Return only the lines running from the line with "Write the build123d" down to the line with "a lacquer mend.", both included, exactly as they appear.

Records for processing:
_ _ _ _ _ _ _

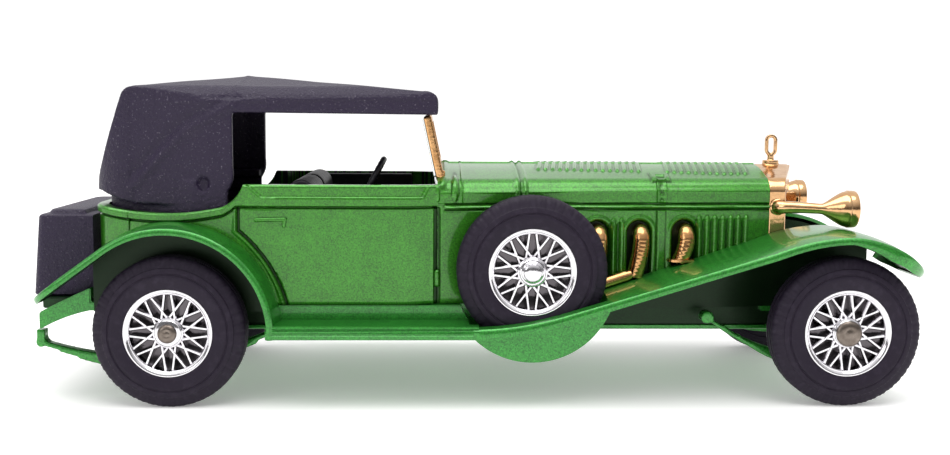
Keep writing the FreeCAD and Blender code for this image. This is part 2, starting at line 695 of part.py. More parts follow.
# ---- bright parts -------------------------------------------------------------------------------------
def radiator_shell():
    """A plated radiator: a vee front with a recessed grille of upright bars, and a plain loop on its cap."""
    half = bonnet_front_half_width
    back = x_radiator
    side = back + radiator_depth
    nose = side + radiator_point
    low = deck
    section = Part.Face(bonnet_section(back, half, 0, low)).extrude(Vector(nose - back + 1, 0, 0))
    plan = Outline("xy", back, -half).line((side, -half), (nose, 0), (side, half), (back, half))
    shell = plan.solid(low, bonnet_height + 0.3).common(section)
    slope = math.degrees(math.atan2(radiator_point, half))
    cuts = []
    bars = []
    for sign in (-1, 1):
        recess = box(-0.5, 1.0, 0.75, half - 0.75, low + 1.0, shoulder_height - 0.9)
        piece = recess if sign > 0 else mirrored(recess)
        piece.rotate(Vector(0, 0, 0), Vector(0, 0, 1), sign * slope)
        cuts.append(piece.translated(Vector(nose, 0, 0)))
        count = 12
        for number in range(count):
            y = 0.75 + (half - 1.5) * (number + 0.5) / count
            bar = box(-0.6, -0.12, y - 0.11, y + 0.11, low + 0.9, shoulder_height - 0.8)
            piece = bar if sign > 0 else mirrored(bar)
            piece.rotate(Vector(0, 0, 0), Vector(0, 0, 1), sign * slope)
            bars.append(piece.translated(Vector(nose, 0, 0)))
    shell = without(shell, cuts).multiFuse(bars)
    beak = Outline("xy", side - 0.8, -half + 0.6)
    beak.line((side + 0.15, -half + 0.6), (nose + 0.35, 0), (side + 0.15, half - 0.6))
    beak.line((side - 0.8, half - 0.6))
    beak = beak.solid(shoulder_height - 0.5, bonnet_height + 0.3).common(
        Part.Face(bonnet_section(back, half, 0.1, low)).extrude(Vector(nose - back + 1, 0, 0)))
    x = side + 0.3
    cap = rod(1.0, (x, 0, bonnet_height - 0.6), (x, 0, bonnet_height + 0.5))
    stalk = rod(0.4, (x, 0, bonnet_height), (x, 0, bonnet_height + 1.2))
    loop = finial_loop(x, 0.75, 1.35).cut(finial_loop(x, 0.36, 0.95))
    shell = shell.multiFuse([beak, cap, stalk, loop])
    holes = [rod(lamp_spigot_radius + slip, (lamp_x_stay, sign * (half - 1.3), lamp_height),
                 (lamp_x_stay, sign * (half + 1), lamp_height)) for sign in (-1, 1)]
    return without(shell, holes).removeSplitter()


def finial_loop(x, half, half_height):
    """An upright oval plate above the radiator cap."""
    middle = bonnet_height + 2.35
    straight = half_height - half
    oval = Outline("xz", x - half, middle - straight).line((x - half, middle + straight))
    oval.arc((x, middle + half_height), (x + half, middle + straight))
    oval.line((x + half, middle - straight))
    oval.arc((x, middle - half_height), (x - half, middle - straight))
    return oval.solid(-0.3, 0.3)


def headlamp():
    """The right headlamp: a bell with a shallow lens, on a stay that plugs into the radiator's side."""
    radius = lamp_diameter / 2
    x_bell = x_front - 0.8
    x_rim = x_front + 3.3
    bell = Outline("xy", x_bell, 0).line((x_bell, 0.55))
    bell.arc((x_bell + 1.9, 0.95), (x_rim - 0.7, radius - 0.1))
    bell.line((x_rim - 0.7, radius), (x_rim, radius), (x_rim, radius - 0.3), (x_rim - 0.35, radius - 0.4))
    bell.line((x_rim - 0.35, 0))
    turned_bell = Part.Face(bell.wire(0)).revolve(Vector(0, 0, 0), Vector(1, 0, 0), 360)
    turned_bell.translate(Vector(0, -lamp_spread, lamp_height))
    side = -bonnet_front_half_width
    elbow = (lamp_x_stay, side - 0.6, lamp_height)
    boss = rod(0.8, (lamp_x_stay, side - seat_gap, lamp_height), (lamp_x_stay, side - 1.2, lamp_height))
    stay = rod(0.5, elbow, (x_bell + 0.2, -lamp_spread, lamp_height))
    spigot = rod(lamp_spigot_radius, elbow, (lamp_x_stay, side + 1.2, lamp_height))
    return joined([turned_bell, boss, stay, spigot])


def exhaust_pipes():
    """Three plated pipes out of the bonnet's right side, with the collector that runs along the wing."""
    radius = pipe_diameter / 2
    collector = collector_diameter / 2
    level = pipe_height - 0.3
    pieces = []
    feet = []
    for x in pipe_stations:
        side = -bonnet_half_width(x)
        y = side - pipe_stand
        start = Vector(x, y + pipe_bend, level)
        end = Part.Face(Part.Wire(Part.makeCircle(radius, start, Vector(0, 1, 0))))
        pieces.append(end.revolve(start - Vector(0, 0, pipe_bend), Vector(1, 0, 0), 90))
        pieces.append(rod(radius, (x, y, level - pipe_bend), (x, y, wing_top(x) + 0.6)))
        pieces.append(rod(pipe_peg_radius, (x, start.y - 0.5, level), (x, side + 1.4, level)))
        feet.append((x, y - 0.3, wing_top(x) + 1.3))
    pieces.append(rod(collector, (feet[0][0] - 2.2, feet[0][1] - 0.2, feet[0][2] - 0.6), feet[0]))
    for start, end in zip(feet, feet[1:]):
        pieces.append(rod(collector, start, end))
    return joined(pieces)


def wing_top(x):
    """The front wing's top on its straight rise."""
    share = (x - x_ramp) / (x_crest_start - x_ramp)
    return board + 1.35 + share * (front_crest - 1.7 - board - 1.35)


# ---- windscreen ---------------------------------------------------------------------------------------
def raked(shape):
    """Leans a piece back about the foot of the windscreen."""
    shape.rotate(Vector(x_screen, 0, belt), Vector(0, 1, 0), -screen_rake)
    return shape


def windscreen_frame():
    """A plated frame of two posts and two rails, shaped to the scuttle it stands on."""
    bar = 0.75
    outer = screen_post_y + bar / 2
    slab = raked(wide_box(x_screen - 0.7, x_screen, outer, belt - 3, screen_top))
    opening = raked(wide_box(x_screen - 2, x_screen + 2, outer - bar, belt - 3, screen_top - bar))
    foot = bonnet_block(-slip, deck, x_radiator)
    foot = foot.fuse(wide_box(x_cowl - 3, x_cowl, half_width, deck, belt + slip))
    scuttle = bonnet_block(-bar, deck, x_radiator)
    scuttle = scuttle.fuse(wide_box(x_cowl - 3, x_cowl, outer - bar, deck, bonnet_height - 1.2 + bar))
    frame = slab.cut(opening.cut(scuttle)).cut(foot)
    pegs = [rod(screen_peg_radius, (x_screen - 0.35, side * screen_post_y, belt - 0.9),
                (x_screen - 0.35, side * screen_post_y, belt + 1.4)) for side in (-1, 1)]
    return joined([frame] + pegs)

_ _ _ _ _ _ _

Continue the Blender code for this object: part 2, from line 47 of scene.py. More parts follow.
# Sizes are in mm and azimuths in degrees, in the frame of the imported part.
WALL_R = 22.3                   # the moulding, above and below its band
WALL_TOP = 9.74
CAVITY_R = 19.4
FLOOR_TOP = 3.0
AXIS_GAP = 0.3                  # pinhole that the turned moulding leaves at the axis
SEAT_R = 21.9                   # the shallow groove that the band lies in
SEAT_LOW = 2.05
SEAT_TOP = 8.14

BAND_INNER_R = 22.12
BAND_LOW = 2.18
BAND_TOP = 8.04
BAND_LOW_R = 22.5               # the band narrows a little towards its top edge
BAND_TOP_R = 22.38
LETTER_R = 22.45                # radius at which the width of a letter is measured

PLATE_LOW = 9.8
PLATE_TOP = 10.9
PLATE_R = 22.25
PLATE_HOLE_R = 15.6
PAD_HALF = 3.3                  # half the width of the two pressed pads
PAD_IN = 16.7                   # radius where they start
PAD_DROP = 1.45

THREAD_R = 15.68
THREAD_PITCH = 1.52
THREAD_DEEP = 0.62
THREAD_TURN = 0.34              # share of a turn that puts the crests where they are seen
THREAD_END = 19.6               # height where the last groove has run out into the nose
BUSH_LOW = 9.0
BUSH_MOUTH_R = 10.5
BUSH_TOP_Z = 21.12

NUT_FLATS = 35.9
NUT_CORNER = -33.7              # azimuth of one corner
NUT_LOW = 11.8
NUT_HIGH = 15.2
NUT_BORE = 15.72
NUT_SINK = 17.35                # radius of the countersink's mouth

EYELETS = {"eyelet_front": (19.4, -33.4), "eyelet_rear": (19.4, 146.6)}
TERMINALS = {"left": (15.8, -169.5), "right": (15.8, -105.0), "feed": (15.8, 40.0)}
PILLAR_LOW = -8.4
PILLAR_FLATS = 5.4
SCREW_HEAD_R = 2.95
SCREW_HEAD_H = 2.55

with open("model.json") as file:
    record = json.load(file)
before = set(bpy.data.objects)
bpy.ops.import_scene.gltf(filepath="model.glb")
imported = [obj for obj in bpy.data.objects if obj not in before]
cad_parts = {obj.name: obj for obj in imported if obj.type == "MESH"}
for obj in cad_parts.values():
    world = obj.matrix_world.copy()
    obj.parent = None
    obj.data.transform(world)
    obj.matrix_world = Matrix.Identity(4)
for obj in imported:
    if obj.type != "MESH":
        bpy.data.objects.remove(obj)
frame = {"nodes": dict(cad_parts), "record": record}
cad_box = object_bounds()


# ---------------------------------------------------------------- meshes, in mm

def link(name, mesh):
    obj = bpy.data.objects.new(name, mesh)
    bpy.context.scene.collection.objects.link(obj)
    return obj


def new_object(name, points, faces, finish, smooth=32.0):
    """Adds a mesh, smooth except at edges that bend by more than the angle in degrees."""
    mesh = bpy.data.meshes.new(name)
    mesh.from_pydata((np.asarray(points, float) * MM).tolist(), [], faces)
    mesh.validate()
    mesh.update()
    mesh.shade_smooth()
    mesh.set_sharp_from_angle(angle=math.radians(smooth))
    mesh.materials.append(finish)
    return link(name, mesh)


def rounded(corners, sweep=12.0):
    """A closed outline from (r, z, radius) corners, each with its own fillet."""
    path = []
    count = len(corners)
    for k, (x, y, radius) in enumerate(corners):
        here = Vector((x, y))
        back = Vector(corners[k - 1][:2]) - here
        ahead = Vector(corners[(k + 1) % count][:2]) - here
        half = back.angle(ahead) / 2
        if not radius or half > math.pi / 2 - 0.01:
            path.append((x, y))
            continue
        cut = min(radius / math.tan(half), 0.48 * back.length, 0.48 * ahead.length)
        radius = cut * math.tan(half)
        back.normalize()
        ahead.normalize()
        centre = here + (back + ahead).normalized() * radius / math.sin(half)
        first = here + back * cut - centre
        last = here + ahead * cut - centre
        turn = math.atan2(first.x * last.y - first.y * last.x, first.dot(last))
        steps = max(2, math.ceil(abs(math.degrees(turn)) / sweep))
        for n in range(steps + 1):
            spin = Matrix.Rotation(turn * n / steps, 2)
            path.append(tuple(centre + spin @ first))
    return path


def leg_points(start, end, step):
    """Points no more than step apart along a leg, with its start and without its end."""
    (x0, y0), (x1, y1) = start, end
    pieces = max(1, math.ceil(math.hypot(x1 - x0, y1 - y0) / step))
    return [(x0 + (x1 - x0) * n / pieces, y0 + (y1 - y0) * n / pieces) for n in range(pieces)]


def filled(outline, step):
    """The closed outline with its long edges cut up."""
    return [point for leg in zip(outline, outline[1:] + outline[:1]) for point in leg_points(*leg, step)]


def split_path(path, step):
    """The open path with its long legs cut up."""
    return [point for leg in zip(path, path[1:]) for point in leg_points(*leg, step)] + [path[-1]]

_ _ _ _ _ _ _

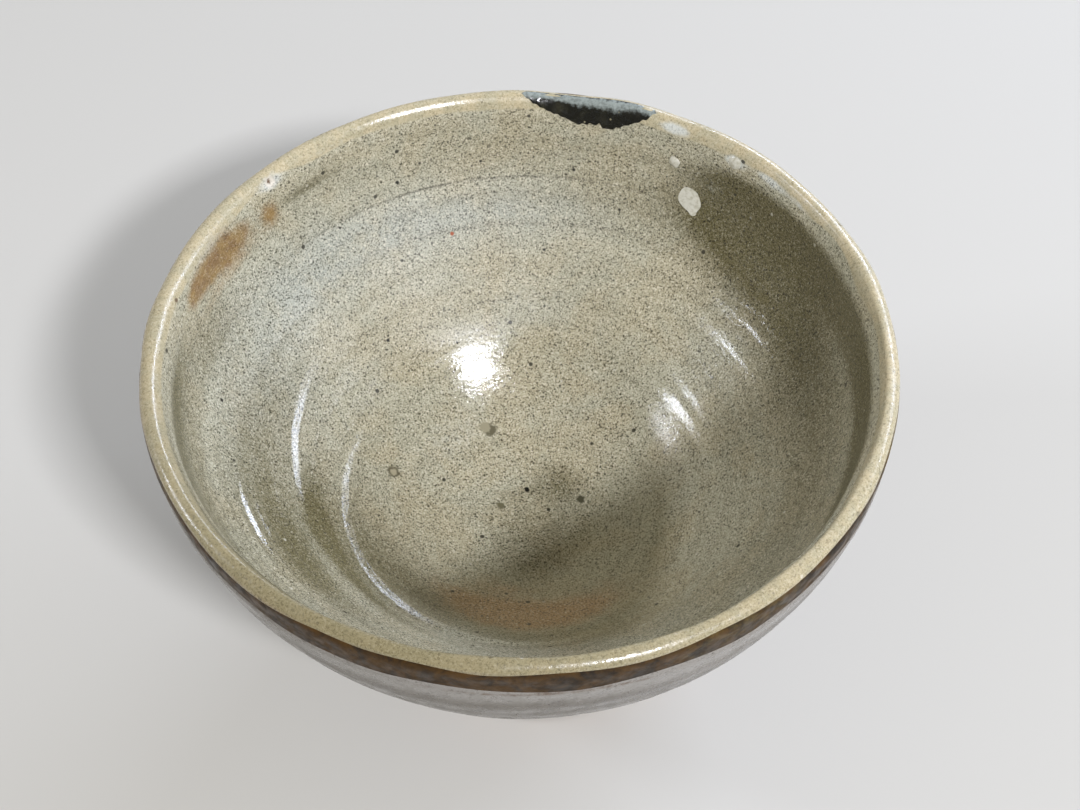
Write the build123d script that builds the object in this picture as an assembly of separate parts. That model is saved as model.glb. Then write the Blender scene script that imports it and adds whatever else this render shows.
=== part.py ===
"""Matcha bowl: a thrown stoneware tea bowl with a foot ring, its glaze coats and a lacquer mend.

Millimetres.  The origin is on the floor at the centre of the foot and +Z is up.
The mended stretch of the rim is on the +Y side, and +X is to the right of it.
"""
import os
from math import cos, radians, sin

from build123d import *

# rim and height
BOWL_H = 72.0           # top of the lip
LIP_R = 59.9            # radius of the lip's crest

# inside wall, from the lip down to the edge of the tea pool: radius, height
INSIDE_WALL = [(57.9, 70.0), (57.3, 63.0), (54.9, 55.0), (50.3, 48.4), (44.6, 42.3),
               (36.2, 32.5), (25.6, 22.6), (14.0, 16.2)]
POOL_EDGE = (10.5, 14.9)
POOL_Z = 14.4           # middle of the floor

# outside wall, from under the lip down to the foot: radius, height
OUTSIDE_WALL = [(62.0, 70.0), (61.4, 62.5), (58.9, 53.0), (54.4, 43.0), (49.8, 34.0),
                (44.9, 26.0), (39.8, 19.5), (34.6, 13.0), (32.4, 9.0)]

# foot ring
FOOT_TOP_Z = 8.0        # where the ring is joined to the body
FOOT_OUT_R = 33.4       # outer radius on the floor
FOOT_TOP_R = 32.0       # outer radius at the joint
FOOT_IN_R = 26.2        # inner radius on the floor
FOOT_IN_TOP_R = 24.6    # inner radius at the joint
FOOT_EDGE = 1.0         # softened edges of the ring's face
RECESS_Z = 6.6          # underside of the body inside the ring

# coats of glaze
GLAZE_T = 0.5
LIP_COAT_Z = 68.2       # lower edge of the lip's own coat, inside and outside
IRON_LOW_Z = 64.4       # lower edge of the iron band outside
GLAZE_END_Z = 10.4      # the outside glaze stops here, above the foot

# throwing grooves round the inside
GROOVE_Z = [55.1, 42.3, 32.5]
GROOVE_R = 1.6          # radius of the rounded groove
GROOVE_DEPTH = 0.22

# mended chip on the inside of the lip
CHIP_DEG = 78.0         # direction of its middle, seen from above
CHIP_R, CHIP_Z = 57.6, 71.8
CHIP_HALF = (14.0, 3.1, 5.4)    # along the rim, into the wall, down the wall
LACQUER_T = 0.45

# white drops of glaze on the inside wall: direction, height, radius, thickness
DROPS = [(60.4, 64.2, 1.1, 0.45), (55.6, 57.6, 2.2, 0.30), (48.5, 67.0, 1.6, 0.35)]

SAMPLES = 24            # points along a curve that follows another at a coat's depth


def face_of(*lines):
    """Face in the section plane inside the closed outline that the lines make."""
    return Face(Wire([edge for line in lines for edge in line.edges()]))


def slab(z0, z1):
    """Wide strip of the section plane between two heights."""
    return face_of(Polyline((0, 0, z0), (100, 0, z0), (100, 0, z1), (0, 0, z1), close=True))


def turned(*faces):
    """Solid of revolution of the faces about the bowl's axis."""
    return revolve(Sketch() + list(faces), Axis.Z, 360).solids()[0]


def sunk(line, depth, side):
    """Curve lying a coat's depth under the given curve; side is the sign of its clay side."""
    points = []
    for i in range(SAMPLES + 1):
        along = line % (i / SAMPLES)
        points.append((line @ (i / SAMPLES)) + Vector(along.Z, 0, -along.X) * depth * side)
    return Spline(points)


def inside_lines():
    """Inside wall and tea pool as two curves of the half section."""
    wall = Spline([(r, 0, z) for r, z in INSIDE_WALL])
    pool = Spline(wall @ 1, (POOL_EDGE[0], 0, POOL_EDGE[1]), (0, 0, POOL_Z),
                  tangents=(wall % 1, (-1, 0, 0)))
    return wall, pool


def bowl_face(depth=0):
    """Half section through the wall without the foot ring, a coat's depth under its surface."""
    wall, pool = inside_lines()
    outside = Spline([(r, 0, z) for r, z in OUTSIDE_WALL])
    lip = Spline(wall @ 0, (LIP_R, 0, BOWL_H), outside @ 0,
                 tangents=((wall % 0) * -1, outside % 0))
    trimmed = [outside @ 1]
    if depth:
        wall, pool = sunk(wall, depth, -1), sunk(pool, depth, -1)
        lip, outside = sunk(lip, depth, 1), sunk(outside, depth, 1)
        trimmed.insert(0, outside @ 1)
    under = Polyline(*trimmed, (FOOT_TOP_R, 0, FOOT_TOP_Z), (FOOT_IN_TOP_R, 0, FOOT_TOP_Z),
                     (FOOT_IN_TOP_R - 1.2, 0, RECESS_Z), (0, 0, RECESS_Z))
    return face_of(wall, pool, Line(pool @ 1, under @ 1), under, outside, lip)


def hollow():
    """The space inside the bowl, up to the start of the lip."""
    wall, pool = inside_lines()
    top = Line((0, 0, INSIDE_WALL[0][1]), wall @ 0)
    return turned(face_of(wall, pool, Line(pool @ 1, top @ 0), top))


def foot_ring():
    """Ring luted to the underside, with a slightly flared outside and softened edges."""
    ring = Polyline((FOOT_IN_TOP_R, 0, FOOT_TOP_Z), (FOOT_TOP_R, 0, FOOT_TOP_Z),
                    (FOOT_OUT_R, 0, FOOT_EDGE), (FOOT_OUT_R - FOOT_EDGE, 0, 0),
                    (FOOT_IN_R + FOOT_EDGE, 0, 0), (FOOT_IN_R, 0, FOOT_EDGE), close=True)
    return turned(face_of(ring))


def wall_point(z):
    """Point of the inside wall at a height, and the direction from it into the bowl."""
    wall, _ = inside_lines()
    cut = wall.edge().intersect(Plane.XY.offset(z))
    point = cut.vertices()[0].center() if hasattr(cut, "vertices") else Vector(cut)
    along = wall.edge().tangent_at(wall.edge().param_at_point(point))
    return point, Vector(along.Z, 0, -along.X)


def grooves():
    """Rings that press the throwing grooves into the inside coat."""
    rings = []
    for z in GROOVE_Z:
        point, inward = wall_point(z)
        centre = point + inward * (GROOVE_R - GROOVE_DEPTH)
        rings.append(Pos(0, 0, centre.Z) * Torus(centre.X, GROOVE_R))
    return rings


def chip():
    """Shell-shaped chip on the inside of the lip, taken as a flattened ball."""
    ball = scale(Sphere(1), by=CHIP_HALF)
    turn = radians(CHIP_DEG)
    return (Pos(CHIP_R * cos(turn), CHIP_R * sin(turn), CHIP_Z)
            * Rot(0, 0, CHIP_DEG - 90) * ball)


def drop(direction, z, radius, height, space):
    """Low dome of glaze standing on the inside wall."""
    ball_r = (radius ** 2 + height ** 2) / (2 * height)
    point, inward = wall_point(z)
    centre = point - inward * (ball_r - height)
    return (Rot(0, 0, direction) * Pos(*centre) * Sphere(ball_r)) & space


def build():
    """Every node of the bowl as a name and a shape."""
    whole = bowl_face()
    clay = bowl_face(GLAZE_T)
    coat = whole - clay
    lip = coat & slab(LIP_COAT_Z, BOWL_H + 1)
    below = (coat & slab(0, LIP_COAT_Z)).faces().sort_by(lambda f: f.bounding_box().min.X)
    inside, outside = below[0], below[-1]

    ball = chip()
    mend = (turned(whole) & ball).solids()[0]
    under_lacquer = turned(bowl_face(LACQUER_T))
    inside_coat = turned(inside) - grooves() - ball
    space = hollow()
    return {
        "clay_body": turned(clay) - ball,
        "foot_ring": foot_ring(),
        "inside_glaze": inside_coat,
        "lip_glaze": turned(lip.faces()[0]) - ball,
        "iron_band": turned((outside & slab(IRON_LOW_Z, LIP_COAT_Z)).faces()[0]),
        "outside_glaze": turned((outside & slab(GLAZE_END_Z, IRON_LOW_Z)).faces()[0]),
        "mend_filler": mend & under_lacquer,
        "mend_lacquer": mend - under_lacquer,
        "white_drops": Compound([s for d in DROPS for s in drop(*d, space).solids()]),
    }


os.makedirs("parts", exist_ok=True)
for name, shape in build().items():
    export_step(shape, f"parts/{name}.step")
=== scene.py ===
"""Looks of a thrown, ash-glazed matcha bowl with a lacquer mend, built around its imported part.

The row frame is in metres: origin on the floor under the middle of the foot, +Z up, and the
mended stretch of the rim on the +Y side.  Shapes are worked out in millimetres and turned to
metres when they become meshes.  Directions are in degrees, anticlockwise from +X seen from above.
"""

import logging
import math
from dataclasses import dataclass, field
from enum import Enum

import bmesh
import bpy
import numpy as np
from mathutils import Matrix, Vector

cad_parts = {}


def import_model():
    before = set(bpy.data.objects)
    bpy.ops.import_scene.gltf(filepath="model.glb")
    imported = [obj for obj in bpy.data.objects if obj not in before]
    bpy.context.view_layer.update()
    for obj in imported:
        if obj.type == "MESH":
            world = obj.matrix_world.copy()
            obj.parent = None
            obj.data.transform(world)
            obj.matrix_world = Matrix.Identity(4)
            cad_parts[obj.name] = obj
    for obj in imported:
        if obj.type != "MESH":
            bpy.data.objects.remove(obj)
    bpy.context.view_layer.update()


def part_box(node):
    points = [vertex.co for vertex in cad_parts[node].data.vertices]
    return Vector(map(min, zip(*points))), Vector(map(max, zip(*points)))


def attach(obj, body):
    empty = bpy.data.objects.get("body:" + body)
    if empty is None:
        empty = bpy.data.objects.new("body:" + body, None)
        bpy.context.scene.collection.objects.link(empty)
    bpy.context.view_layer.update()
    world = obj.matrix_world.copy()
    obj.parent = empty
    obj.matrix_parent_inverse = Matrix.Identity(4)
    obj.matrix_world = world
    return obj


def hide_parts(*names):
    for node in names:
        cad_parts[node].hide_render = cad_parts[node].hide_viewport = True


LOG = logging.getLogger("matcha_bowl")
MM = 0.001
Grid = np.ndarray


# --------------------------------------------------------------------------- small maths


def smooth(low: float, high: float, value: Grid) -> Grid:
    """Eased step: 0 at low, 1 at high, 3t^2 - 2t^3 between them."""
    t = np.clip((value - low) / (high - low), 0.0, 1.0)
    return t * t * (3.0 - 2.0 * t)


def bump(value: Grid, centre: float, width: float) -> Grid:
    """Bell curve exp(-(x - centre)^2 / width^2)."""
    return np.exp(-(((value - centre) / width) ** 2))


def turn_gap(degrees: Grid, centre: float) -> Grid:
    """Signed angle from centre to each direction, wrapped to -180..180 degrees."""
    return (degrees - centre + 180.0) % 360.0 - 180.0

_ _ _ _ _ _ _

Expected answer:
Write the build123d script that builds the object in this picture as an assembly of separate parts. That model is saved as model.glb. Then write the Blender scene script that imports it and adds whatever else this render shows.
=== part.py ===
"""Matcha bowl: a thrown stoneware tea bowl with a foot ring, its glaze coats and a lacquer mend.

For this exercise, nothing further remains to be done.